Step 4: Point the provider's app dashboard at the URL
Paste the webhook_url from step 2 into the provider's app dashboard:
- Slack → Event Subscriptions → Request URL
- Notion → Webhook Endpoints (in the integration's settings)
Composio responds to the provider's verification challenge automatically (Slack url_verification, Notion's verification token, and so on) — you don't write any handshake code on your side.
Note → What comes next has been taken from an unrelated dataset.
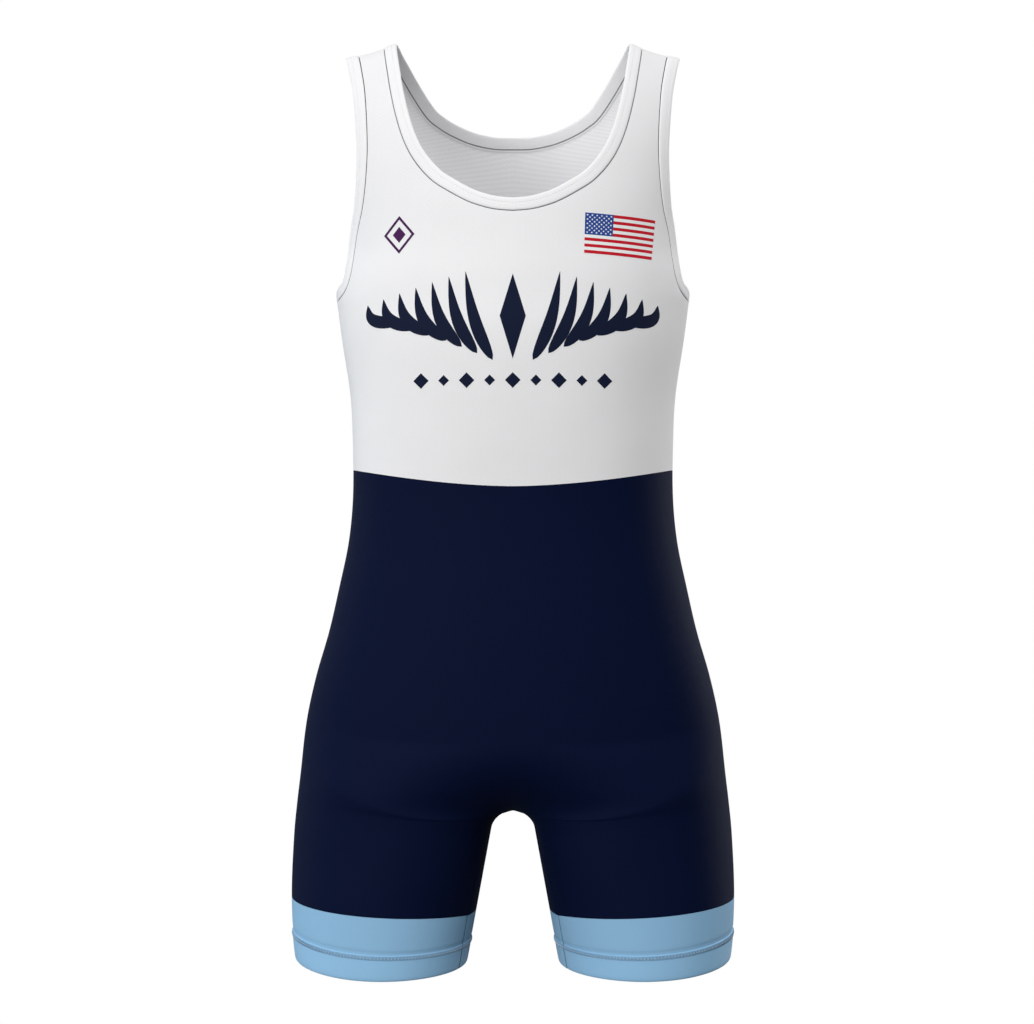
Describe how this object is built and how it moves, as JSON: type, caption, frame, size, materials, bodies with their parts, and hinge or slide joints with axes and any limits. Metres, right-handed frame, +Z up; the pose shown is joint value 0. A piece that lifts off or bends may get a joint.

Step 5: Confirm the endpoint is verified
curl "https://backend.composio.dev/api/v3.1/webhook_endpoints/<ENDPOINT_ID>" \
-H "x-api-key: <YOUR_COMPOSIO_API_KEY>"A populated verified_at timestamp on the response means the provider has completed the handshake. You can now retry the trigger creation call from Using the SDK.
Updating an endpoint
To rotate the signing secret or update any single field, PATCH it (other fields are preserved):
curl -X PATCH "https://backend.composio.dev/api/v3.1/webhook_endpoints/<ENDPOINT_ID>" \
-H "x-api-key: <YOUR_COMPOSIO_API_KEY>" \
-H "Content-Type: application/json" \
-d '{ "data": { "webhook_signing_secret": "<NEW_SECRET>" } }'To replace data wholesale (any field you don't include is cleared), POST to the same URL:
curl -X POST "https://backend.composio.dev/api/v3.1/webhook_endpoints/<ENDPOINT_ID>" \
-H "x-api-key: <YOUR_COMPOSIO_API_KEY>" \
-H "Content-Type: application/json" \
-d '{ "data": { "webhook_signing_secret": "<NEW_SECRET>", "app_token": "<NEW_APP_TOKEN>" } }'The webhook_url is immutable for the lifetime of the endpoint — rotating the signing secret on the provider side is a PATCH on the existing endpoint, not a new one.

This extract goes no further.